[Given material start]

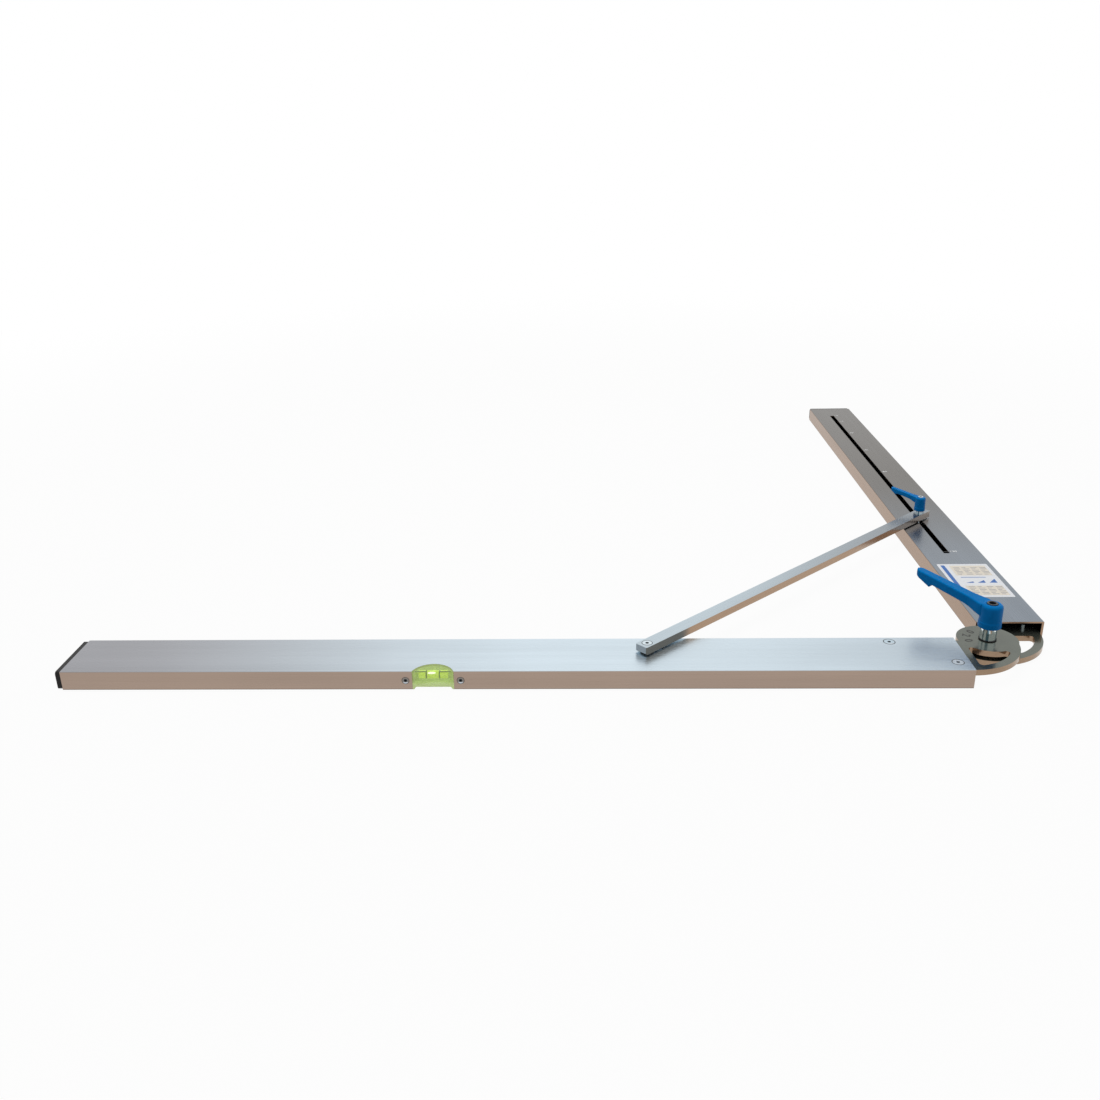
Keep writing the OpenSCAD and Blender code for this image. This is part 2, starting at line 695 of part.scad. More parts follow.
// A lever's handle: hub with a round shoulder, arm, toothed socket below and spring well above
module lever_handle(hub_d, hub_h, reach, rise, w, core_d, core_h, well_d, shank_d) {
    shoulder = hub_d * 0.16;
    root = hub_h * 0.46;
    difference() {
        union() {
            rotate_extrude() {
                square([hub_d / 2 - shoulder, hub_h]);
                square([hub_d / 2, hub_h - shoulder]);
                translate([hub_d / 2 - shoulder, hub_h - shoulder]) circle(shoulder);
            }
            lever_arm(well_d / 2 + 1.2, reach, hub_h, rise, root, root * 0.34, w, hub_d * 0.72);
        }
        translate([0, 0, -cut]) cylinder(h = core_h - teeth_h - fit_gap + cut, d = core_d + 6 * fit_gap);
        translate([0, 0, -cut]) linear_extrude(core_h + fit_gap + cut) teeth_outline(core_d, fit_gap);
        translate([0, 0, core_h]) cylinder(h = hub_h, d = shank_d + 2 * fit_gap);
        translate([0, 0, core_h + socket_t]) cylinder(h = 2 * hub_h, d = well_d + 2 * fit_gap);
    }
}

// Places a child on the hinge axis at the foot of the main lever, turned as the lever lies
module at_main_lever() {
    at_level_arm() translate([pivot_x, pivot_y, main_foot_z]) rotate(main_turn) children();
}

module at_small_lever() {
    at_clamp() translate([0, 0, small_foot_z]) rotate(small_turn) children();
}

main_core_d = main_bush_d - 1.6;
small_core_d = small_bush_d - 1.6;
main_shank_d = 5;
small_shank_d = 3.5;
main_head_h = 4;
small_head_h = 2.2;
main_head_z = main_foot_h + main_hub_h - main_head_h - 0.6;
small_head_z = small_foot_h + small_hub_h - small_head_h - 0.4;

module main_lever_bush() {
    color(STEEL) at_main_lever() lever_bush(main_bush_d, main_foot_h, main_core_d, main_core_h,
        pivot_d + 2 * run_gap, main_foot_h + 3, main_shank_d + fit_gap);
}

module main_lever_screw() {
    color(BLACK) at_main_lever() translate([0, 0, main_head_z])
        lever_screw(main_screw_d, main_head_h, main_shank_d, main_head_z - main_foot_h - 5);
}

module main_lever_spring() {
    color(STEEL) at_main_lever() coil_spring(main_foot_h + main_core_h + socket_t + fit_gap,
        main_head_z - fit_gap, main_screw_d / 2 - main_wire, main_wire, main_coils);
}

module main_lever_handle() {
    color(LEVER_BLUE) at_main_lever() translate([0, 0, main_foot_h + fit_gap])
        lever_handle(main_hub_d, main_hub_h, main_reach, main_rise, main_arm_w, main_core_d,
            main_core_h, main_screw_d, main_shank_d);
}

module small_lever_bush() {
    color(STEEL) at_small_lever() lever_bush(small_bush_d, small_foot_h, small_core_d, small_core_h,
        stud_d + 2 * run_gap, small_foot_h + 3, small_shank_d + fit_gap);
}

module small_lever_screw() {
    color(STEEL) at_small_lever() translate([0, 0, small_head_z])
        lever_screw(small_screw_d, small_head_h, small_shank_d, small_head_z - small_foot_h - 3.5);
}

module small_lever_spring() {
    color(STEEL) at_small_lever() coil_spring(small_foot_h + small_core_h + socket_t + fit_gap,
        small_head_z - fit_gap, small_screw_d / 2 - small_wire, small_wire, small_coils);
}

module small_lever_handle() {
    color(LEVER_BLUE) at_small_lever() translate([0, 0, small_foot_h + fit_gap])
        lever_handle(small_hub_d, small_hub_h, small_reach, small_rise, small_arm_w, small_core_d,
            small_core_h, small_screw_d, small_shank_d);
}

level_arm_profile();
level_arm_end_cap();
upper_hinge_plate();
upper_plate_screws();
vial_holder();
vial_block();
vial_liquid();
vial_filler_plug();
vial_screws();
strut_anchor_bush();
strut_pivot_screw();
strut_pivot_washer();
strut_bar();
hinge_spacer();
lower_hinge_plate();
lower_plate_screws();
hinge_bolt();
hinge_top_washer();
slotted_arm_profile();
slotted_arm_end_cap();
glide_pad();
slide_nut();
clamp_washer();
clamp_stud();
small_lever_bush();
small_lever_screw();
small_lever_spring();
small_lever_handle();
main_lever_bush();
main_lever_screw();
main_lever_spring();
main_lever_handle();
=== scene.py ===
"""Looks of a folding construction square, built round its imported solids."""

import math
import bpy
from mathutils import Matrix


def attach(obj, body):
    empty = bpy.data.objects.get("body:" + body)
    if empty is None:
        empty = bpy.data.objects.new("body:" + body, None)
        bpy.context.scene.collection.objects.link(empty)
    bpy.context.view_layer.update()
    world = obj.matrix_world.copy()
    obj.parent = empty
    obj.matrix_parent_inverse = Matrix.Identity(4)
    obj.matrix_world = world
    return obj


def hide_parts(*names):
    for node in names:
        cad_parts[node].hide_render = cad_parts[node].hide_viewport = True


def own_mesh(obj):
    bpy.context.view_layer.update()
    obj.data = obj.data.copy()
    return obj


bl_info = {
    "name": "Folding construction square",
    "version": (1, 0, 0),
    "blender": (4, 5, 0),
    "location": "View3D > Sidebar > Square",
    "description": "Finishes, printed marks, levers and vial of a folding square",
    "category": "Object",
}

from typing import NamedTuple

import bmesh
import bpy
from bpy.props import FloatProperty, FloatVectorProperty, IntProperty, PointerProperty
from mathutils import Matrix, Vector

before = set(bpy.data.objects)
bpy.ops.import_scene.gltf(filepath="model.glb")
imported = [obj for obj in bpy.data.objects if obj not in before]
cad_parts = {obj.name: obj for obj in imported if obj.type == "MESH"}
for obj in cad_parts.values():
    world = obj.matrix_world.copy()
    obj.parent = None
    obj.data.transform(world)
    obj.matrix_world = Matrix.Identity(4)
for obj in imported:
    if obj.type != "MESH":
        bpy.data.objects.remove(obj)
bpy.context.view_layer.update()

MM = 0.001

# The level arm's open mouth, outer edge, in the row frame: places are in millimetres from it
MOUTH = Vector((395.0, -500.0, 0.0))
# Heights of the tops of the arms, the upper plate's disc and the strut
ARM_H = 20.0
PLATE_TOP = 18.0
STRUT_TOP = 29.5
# The hinge bolt, the strut's pivot on the level arm and the slide in the slotted arm
PIVOT = (34.7, 70.3)
STRUT_PIVOT = (-311.0, 41.0)
SLIDE = (64.0, 416.0)
# Half sizes that part a tube's inner faces from its outer ones
TUBE_IN_W = 32.8
TUBE_IN_H = 8.3
# The arms' middle lines, in the row frame
LEVEL_MIDDLE = -465.0
SLOTTED_MIDDLE = 465.0
# Height of the painted contact shadow along the foot of the arms' sides
PAINTED_FOOT_SHADOW = 0.7

# Screws whose heads show: where they are and how wide their heads are
PLATE_SCREWS = ((-66.5, 60.5), (-12.0, 16.5))
PLATE_HEAD = 12.0
STRUT_HEAD = 11.0
VIAL_HEAD = 7.4
# The vial's screws stand this far from its middle, at this height
VIAL_SCREW_REACH = 27
VIAL_SCREW_Z = 10

# Thickness of print
PRINT = 0.04
# Opening angles and how far along the slotted arm the slide stands at each
ANGLES = ((0, 948.4), (15, 908.8), (30, 834.5), (45, 733.8), (60, 620.3), (90, 416.0), (120, 302.0))
# Where the marks begin, and half their width
MARK_X = 68.6
MARK_HALF = 0.25
# From a mark's end to its number's middle, as a share of the number's height
NUMBER_GAP = 0.62
# A digit's height as a share of its font's size, and how much bolder than the font it is drawn
DIGIT_SHARE = 0.7
DIGIT_BOLD = 0.022
# The line across the arm at the slot's near end
SLOT_LINE = (61.5, 300.6, 71.5, 301.4)
# Digits on the hinge disc: what each says, and its direction from the bolt in degrees
DISC_DIGITS = (("0", 190), ("2", 157), ("0", 126))
# How far they stand from the bolt, and their height
DISC_DIGIT_R = 24
DISC_DIGIT_H = 8.0

# The label's middle and thickness, how far ink reaches down into it, and its corners' radius
LABEL_MIDDLE = (69.8, 214.5)
LABEL_THICK = 0.08
INK_SINK = 0.02
LABEL_CORNER = 1.5
# The label's dashes: two lengths, one height, and the steps between rows and columns
DASH_LONG = 7.2
DASH_SHORT = 4.4
DASH_HIGH = 0.9
DASH_ROW = 3.9
DASH_COLUMN = 10

# The vial's middle along the arm, and its chamber
VIAL_X = -521.0
CHAMBER_Y = 4.6
CHAMBER_Z = 14.4
CHAMBER_R = 4.0
# The round back of its block in plan
VIAL_R = 21.1
VIAL_CENTRE_Y = -5.8
# Height of the milky foot of its block
VIAL_MILK = 4.5
# Two rings round the chamber, half their width, and the lines that run outwards from them
VIAL_LINE = 6.4
VIAL_RING_HALF = 0.6
VIAL_LINE_END = 17.5
VIAL_LINE_R = 0.5
# The dark rim of the block's round back: how far in and down it lies, its thickness and its turn
RIM_IN = 0.5
RIM_DOWN = 0.25
RIM_R = 0.22
RIM_FIRST = 20
RIM_TURN = 140
RIM_PARTS = 24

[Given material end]

What this task involves: Set down, without any change, only the lines from the line that holds "level_arm_profile();" through the line that holds "cad_parts[node].hide_render = cad_parts[node].hide_viewport", both lines included.

Reply:
level_arm_profile();
level_arm_end_cap();
upper_hinge_plate();
upper_plate_screws();
vial_holder();
vial_block();
vial_liquid();
vial_filler_plug();
vial_screws();
strut_anchor_bush();
strut_pivot_screw();
strut_pivot_washer();
strut_bar();
hinge_spacer();
lower_hinge_plate();
lower_plate_screws();
hinge_bolt();
hinge_top_washer();
slotted_arm_profile();
slotted_arm_end_cap();
glide_pad();
slide_nut();
clamp_washer();
clamp_stud();
small_lever_bush();
small_lever_screw();
small_lever_spring();
small_lever_handle();
main_lever_bush();
main_lever_screw();
main_lever_spring();
main_lever_handle();
=== scene.py ===
"""Looks of a folding construction square, built round its imported solids."""

import math
import bpy
from mathutils import Matrix


def attach(obj, body):
    empty = bpy.data.objects.get("body:" + body)
    if empty is None:
        empty = bpy.data.objects.new("body:" + body, None)
        bpy.context.scene.collection.objects.link(empty)
    bpy.context.view_layer.update()
    world = obj.matrix_world.copy()
    obj.parent = empty
    obj.matrix_parent_inverse = Matrix.Identity(4)
    obj.matrix_world = world
    return obj


def hide_parts(*names):
    for node in names:
        cad_parts[node].hide_render = cad_parts[node].hide_viewport = True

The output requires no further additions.